Today, SeaFloat projects under development around the world are also targeting “the entire Siemens Energy value stream,” including SeaFloat, battery energy storage, hydrogen generation, and transmission solutions. This “holistic approach” is geared to help customers “find the right energy mix that will prepare them for the future today,” Hossain said.
The latest SeaFloat project, for example, is the 145-MW Estrella del Mar III power station (Figure 3), which is currently being deployed in the Dominican Republic. The plant design was conceived by Siemens Energy’s engineering and manufacturing team in Sweden, along with vessel design performed by ST Engineering. “To maximize space utilization, each component is optimized with regard to function and footprint—e.g. the best-in-class gas turbine, SGT-800, is used as a pre-assembled single lift complete package with a small footprint. Additionally, the equipment is exposed to sea movement (roll & pitch), which required structural reinforcements affecting the overall layout and barge deck characteristics,” Siemens Energy said.

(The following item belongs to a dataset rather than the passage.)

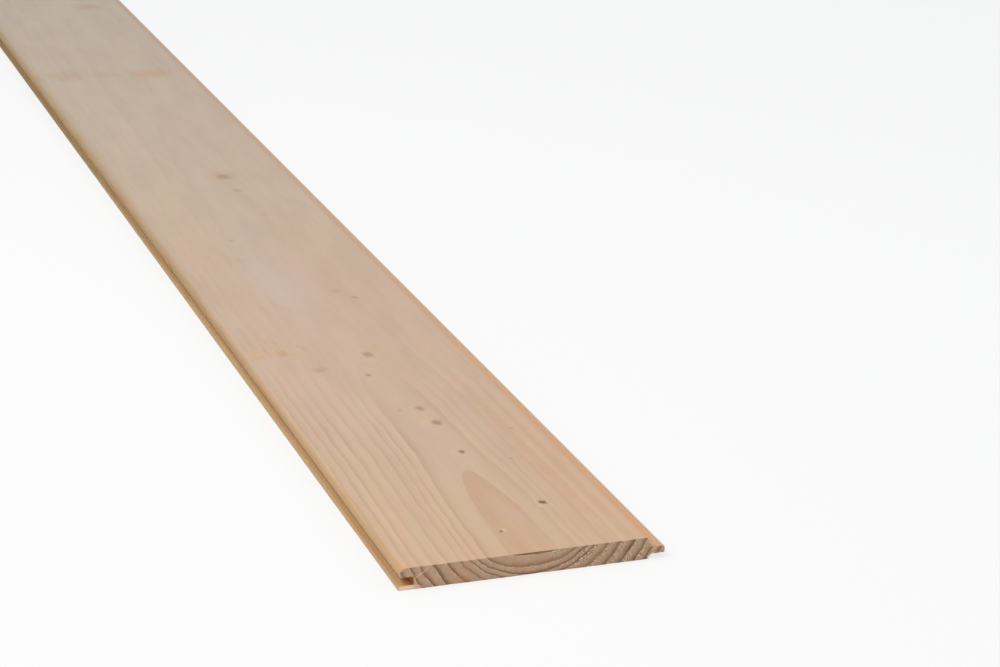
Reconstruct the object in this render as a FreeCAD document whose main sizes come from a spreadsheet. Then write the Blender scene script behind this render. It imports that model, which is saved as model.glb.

Estrella del Mar III, notably, also includes a battery energy storage system to compensate for power shortages and frequency drops on a grid. “Overall, the barge provides optimal space utilization and high-power density. Furthermore, the concept is being continuously optimized by the SeaFloat team to improve weight, space, efficiency, emissions and to be an integral part of the global energy transition to decarbonization and decentralization,” the company said.